Once your account is approved you should be able to ssh [username]@login.discovery.neu.edu
. I shorten this to ssh discovery
by adding the following to my .ssh/config
:
Host discovery
User [username]
HostName login.discovery.neu.edu
Discovery is run as a supercomputer (HPC = high performance computing) cluster, which means that you need to use SLURM to queue up batch jobs, or to reserve machines to run interactively.
Read about how to use SLURM on Discovery here.

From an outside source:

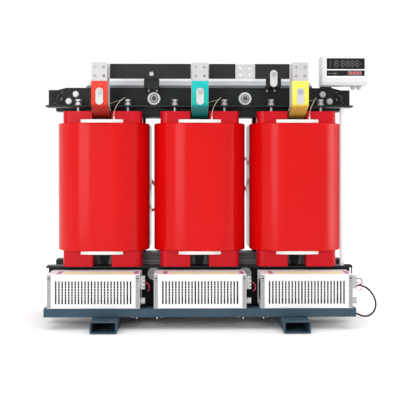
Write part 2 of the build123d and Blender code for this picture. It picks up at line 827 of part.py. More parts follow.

A typical sbatch file looks like this. Except at the end, instead of just running nvidia-smi
you would select some modules, activate a conda environment, and then run your python program.
#!/bin/bash
#SBATCH --job-name=gpu_a100_check # Job name
#SBATCH --mail-type=END,FAIL # Mail events (NONE, BEGIN, END, FAIL, ALL)

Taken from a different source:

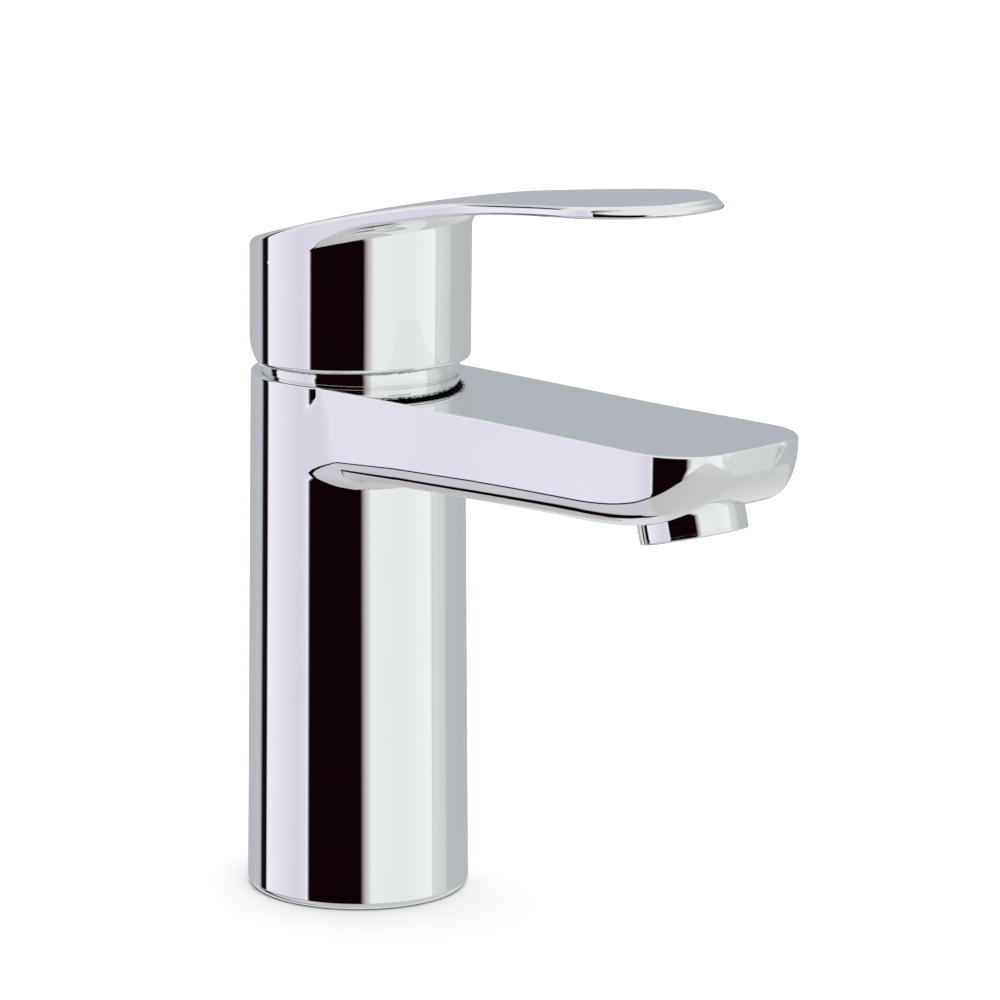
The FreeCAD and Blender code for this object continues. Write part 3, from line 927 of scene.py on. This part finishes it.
# Elevations in degrees over which one gives way to the next, and the ceiling's colour.
TABLE_TO_EDGE = (-26.0, -24.6)
EDGE_TO_PANELS = (-21.6, -20.8)
PANELS_TO_CEILING = (24.0, 44.0)
CEILING = (0.86, 0.87, 0.88)


def panel_ramp(tree, around, stops):
    ramp = tree.nodes.new("ShaderNodeValToRGB")
    elements = ramp.color_ramp.elements
    for index, (angle, color) in enumerate(stops):
        place = (angle + 180) / 360
        element = elements[index] if index < 2 else elements.new(place)
        element.position = place
        element.color = (*srgb(*color), 1)
    tree.links.new(around, ramp.inputs["Fac"])
    return ramp.outputs["Color"]


def by_height(tree, height, low, high, below, above):
    """Colour that goes from one input to the other between two elevations in degrees."""
    share = tree.nodes.new("ShaderNodeMapRange")
    share.inputs["From Min"].default_value = math.sin(math.radians(low))
    share.inputs["From Max"].default_value = math.sin(math.radians(high))
    tree.links.new(height, share.inputs["Value"])
    mix = tree.nodes.new("ShaderNodeMix")
    mix.data_type = "RGBA"
    tree.links.new(share.outputs["Result"], mix.inputs["Factor"])
    tree.links.new(below, mix.inputs["A"])
    if isinstance(above, tuple):
        mix.inputs["B"].default_value = (*above, 1)
    else:
        tree.links.new(above, mix.inputs["B"])
    return mix.outputs["Result"]


def studio():
    """Table, panels and ceiling that light the object, and the plain white that the camera sees."""
    world = bpy.data.worlds.new("studio")
    bpy.context.scene.world = world
    world.use_nodes = True
    tree = world.node_tree
    tree.nodes.clear()
    coords = tree.nodes.new("ShaderNodeTexCoord")
    split = tree.nodes.new("ShaderNodeSeparateXYZ")
    turn = tree.nodes.new("ShaderNodeVectorRotate")
    turn.rotation_type = "Z_AXIS"
    turn.inputs["Angle"].default_value = math.pi / 2 - VIEW_TURN
    tree.links.new(coords.outputs["Generated"], turn.inputs["Vector"])
    tree.links.new(turn.outputs["Vector"], split.inputs["Vector"])
    around = world_math(tree, "ARCTAN2", split.outputs["Y"], split.outputs["X"])
    around = world_math(tree, "MULTIPLY_ADD", around, 1 / (2 * math.pi), 0.5)
    height = split.outputs["Z"]
    color = by_height(tree, height, *TABLE_TO_EDGE, panel_ramp(tree, around, TABLE),
                      panel_ramp(tree, around, TABLE_EDGE))
    color = by_height(tree, height, *EDGE_TO_PANELS, color, panel_ramp(tree, around, AROUND))
    color = by_height(tree, height, *PANELS_TO_CEILING, color, CEILING)
    backdrop = tree.nodes.new("ShaderNodeBackground")
    backdrop.inputs["Color"].default_value = (1, 1, 1, 1)
    panels = tree.nodes.new("ShaderNodeBackground")
    tree.links.new(color, panels.inputs["Color"])
    path = tree.nodes.new("ShaderNodeLightPath")
    choose = tree.nodes.new("ShaderNodeMixShader")
    tree.links.new(path.outputs["Is Camera Ray"], choose.inputs["Fac"])
    tree.links.new(panels.outputs["Background"], choose.inputs[1])
    tree.links.new(backdrop.outputs["Background"], choose.inputs[2])
    output = tree.nodes.new("ShaderNodeOutputWorld")
    tree.links.new(choose.outputs["Shader"], output.inputs["Surface"])


def soft_light(name, place, size, power):
    """Round overhead panel that lights matt things only, so that it doesn't show in the chrome."""
    data = bpy.data.lights.new(name, "AREA")
    data.shape = "DISK"
    data.size = size
    data.energy = power
    obj = bpy.data.objects.new(name, data)
    bpy.context.scene.collection.objects.link(obj)
    obj.location = place
    aim = Vector((0, 0, 0.05)) - Vector(place)
    obj.rotation_euler = aim.to_track_quat("-Z", "Y").to_euler()
    obj.visible_glossy = False


camera()
floor()
studio()
soft_light("overhead", (0.2, -0.3, 2.4), 3.0, 62.0)
bpy.context.scene.view_settings.view_transform = "Standard"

#SBATCH --mail-user=[username]@northeastern.edu
#SBATCH --partition=gpu # Use the public GPU partition
#SBATCH --nodes=1 # Run on a single CPU
#SBATCH --ntasks=1 # Run on a single CPU
#SBATCH --gres=gpu:a100:1 # Run on a single a100
#SBATCH --mem=1gb # Job memory request
#SBATCH --time=00:05:00 # Time limit hrs:min:sec
#SBATCH --output=gpu_a100_check.log # Standard output and error log
# The question: A100's come in two different memory sizes. Which size do we have?
hostname
date
nvidia-smi
To queue up the job, you would save this file as something like gpu_a100_check.sbatch
and then run sbatch gpu_a100_check.sbatch
.
Then you can check on your queued jobs with squeue
.
Instead of queuing a batch, you can also run an interactive session like this:
srun --partition=gpu --nodes=1 --ntasks=1 --gres=gpu:k40m:1 --mem=10G --pty /bin/bash
If you run this command, you will get a shell session inside a k40m GPU machine, and you can just use it interactively just like any other ssh session.